*** Data shown ***

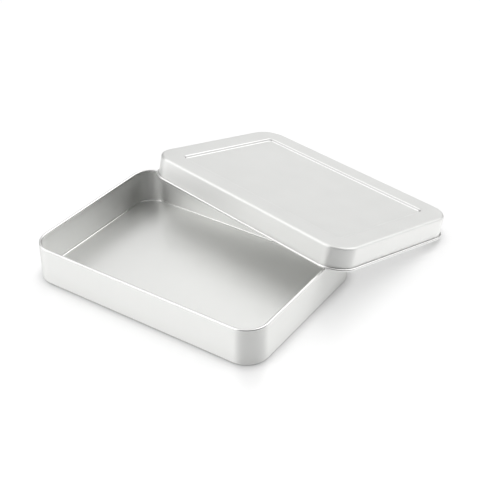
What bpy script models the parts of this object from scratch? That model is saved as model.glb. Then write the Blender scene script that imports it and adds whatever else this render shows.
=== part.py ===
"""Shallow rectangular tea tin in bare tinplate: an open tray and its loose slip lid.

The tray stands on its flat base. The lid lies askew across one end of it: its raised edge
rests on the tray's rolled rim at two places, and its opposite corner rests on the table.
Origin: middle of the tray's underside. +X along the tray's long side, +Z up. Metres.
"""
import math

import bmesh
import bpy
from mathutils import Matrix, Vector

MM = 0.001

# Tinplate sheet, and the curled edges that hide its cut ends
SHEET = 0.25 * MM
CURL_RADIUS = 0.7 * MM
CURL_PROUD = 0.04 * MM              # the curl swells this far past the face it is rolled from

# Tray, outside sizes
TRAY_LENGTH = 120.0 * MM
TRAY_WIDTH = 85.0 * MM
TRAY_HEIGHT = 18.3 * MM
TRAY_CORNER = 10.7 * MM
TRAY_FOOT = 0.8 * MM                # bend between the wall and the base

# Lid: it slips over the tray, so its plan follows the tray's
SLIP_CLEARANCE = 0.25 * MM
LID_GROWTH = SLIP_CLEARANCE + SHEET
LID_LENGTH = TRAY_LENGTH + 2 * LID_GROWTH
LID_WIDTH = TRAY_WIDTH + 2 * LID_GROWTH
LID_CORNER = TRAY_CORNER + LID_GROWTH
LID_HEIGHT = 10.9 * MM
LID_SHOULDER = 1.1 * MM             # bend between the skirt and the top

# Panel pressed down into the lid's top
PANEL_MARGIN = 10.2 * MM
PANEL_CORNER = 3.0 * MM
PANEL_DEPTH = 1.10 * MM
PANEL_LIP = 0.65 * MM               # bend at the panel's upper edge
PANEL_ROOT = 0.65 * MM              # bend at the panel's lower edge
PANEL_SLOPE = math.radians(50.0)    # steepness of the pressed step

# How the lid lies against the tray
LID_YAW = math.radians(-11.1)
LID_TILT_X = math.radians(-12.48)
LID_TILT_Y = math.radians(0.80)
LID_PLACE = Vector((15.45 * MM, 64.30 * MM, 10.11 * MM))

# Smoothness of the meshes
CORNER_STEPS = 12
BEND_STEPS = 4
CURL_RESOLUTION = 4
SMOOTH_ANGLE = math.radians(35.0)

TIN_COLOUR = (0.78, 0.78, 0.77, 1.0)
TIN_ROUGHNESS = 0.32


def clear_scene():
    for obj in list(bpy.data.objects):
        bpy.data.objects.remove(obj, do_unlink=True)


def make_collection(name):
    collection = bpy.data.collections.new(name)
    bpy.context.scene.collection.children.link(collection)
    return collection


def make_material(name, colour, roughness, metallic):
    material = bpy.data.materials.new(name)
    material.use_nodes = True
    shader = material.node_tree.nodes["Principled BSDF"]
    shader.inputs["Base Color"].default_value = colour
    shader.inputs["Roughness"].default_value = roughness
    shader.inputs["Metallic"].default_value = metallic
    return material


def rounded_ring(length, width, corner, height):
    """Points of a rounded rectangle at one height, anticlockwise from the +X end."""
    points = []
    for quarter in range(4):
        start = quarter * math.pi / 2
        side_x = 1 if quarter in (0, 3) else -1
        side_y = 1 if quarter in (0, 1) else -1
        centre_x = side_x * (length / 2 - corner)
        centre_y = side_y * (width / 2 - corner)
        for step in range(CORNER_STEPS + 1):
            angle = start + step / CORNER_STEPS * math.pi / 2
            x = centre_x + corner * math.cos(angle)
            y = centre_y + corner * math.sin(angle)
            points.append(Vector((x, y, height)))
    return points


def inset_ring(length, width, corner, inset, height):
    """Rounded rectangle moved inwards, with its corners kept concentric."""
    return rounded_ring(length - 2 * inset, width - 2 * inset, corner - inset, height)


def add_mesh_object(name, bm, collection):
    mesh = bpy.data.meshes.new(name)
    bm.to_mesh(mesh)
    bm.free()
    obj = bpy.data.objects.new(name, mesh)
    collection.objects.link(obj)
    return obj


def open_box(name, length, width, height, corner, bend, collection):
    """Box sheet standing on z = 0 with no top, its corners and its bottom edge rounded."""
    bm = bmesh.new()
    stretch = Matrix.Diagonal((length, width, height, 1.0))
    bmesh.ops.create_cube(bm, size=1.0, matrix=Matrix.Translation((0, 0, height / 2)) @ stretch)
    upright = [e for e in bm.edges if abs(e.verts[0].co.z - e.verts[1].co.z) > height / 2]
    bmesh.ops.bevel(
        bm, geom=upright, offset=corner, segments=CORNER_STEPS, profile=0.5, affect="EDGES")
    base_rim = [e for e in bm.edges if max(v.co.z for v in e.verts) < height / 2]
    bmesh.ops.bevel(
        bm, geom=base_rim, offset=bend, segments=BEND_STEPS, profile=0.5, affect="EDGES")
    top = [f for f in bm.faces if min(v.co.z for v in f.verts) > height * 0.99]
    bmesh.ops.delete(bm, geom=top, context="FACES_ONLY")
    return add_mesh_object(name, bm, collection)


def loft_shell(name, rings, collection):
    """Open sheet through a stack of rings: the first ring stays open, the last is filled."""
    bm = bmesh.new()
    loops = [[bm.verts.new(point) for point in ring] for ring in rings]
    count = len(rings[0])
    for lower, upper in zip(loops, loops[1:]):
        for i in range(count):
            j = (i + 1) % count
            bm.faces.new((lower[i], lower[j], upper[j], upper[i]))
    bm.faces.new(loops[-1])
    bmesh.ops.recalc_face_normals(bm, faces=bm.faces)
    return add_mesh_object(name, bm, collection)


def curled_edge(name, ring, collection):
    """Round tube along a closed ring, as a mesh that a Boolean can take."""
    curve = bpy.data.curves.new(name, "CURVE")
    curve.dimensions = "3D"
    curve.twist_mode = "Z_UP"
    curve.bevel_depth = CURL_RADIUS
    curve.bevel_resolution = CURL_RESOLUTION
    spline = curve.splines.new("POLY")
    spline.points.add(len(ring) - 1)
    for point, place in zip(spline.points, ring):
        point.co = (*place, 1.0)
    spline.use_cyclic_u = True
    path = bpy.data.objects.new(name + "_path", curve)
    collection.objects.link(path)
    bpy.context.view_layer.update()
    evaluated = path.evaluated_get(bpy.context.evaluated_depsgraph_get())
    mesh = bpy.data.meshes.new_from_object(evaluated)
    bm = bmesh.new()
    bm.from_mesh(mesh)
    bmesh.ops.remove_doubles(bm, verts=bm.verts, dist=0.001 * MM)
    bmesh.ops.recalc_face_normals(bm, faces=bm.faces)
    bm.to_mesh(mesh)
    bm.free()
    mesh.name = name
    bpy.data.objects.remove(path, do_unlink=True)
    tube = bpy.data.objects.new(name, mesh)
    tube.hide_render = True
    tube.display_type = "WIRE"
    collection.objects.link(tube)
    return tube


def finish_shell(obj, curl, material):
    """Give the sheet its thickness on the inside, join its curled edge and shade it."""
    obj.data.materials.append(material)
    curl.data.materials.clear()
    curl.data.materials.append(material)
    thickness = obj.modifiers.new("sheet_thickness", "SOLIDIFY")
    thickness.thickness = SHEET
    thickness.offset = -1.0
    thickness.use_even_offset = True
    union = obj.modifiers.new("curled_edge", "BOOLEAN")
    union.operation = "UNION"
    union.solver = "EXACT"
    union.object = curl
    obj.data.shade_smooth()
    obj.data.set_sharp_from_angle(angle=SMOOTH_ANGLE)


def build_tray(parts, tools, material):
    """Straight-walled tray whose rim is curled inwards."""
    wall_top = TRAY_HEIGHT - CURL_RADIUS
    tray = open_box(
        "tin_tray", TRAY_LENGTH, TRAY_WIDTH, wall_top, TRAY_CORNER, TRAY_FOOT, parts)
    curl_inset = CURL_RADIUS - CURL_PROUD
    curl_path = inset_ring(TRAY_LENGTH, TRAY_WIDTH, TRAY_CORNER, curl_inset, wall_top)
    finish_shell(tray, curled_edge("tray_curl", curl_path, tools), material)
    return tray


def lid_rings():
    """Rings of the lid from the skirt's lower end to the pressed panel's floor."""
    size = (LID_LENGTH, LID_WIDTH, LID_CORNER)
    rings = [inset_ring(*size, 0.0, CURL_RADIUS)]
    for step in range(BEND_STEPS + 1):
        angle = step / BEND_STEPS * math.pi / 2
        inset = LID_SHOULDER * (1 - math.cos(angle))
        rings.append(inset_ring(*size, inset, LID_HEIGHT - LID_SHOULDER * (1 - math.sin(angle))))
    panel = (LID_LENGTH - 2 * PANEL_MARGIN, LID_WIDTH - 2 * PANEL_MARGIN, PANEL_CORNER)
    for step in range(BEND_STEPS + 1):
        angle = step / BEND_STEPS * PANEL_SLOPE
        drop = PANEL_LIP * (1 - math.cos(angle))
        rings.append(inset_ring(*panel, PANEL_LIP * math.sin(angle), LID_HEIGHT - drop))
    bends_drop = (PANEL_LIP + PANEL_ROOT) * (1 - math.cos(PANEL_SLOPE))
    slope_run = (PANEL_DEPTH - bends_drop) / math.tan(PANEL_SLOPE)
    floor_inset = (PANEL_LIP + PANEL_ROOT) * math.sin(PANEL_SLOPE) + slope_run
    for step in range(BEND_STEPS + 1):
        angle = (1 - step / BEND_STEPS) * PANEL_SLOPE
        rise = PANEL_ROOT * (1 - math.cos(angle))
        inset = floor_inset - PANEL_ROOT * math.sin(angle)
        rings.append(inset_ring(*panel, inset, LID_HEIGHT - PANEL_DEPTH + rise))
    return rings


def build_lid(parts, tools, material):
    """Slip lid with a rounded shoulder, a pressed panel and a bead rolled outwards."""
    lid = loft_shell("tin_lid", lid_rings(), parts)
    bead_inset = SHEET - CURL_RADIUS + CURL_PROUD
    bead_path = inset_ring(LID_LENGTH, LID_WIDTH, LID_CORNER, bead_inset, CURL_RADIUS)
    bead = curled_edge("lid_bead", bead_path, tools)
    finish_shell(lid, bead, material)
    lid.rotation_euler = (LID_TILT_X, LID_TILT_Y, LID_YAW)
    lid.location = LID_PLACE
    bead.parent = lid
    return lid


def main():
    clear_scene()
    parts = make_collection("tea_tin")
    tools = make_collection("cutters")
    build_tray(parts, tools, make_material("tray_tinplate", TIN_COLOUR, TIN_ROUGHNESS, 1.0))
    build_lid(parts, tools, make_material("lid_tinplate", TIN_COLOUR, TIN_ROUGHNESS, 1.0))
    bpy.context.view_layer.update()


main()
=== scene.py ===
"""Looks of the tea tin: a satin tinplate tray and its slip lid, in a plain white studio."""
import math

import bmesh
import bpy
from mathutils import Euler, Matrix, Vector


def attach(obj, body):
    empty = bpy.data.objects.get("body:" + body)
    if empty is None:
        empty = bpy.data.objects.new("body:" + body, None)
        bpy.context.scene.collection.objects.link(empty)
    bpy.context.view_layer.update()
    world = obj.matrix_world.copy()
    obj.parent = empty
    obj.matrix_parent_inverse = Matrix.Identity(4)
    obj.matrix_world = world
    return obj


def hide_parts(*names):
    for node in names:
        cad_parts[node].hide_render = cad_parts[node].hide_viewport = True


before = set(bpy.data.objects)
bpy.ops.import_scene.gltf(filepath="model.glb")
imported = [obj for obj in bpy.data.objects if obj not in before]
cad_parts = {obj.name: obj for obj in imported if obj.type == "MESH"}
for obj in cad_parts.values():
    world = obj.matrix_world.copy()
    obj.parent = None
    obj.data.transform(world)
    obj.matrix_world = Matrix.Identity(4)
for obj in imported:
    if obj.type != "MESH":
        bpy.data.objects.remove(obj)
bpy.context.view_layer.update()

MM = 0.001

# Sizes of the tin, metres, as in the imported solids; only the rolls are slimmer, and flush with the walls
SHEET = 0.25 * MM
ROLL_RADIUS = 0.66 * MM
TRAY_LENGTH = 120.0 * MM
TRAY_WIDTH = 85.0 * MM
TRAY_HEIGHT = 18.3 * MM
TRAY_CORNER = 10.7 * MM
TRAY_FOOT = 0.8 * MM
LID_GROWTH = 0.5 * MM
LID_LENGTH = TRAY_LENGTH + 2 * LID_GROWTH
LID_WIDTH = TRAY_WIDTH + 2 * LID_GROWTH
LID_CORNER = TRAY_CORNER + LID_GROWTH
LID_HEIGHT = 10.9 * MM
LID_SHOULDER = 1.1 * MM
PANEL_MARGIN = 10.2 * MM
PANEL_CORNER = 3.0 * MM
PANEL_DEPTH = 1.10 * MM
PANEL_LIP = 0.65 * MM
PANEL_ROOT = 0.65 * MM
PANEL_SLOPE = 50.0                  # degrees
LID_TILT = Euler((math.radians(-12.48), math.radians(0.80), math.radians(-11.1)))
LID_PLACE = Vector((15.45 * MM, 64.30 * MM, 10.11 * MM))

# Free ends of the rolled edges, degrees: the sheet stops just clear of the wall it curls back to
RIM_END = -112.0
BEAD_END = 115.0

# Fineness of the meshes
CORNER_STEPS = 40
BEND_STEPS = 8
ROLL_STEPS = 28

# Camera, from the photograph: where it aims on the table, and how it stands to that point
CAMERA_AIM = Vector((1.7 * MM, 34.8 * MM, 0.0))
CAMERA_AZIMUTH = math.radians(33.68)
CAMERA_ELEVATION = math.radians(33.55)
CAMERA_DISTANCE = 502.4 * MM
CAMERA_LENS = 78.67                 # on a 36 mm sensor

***

* _What to produce_: From the line that contains "inset = floor_inset" through the line that contains "cad_parts[node].hide_render = cad_parts[node].hide_viewport", reproduce every line exactly, both end lines included.

* _Correct answer_:
        inset = floor_inset - PANEL_ROOT * math.sin(angle)
        rings.append(inset_ring(*panel, inset, LID_HEIGHT - PANEL_DEPTH + rise))
    return rings


def build_lid(parts, tools, material):
    """Slip lid with a rounded shoulder, a pressed panel and a bead rolled outwards."""
    lid = loft_shell("tin_lid", lid_rings(), parts)
    bead_inset = SHEET - CURL_RADIUS + CURL_PROUD
    bead_path = inset_ring(LID_LENGTH, LID_WIDTH, LID_CORNER, bead_inset, CURL_RADIUS)
    bead = curled_edge("lid_bead", bead_path, tools)
    finish_shell(lid, bead, material)
    lid.rotation_euler = (LID_TILT_X, LID_TILT_Y, LID_YAW)
    lid.location = LID_PLACE
    bead.parent = lid
    return lid


def main():
    clear_scene()
    parts = make_collection("tea_tin")
    tools = make_collection("cutters")
    build_tray(parts, tools, make_material("tray_tinplate", TIN_COLOUR, TIN_ROUGHNESS, 1.0))
    build_lid(parts, tools, make_material("lid_tinplate", TIN_COLOUR, TIN_ROUGHNESS, 1.0))
    bpy.context.view_layer.update()


main()
=== scene.py ===
"""Looks of the tea tin: a satin tinplate tray and its slip lid, in a plain white studio."""
import math

import bmesh
import bpy
from mathutils import Euler, Matrix, Vector


def attach(obj, body):
    empty = bpy.data.objects.get("body:" + body)
    if empty is None:
        empty = bpy.data.objects.new("body:" + body, None)
        bpy.context.scene.collection.objects.link(empty)
    bpy.context.view_layer.update()
    world = obj.matrix_world.copy()
    obj.parent = empty
    obj.matrix_parent_inverse = Matrix.Identity(4)
    obj.matrix_world = world
    return obj


def hide_parts(*names):
    for node in names:
        cad_parts[node].hide_render = cad_parts[node].hide_viewport = True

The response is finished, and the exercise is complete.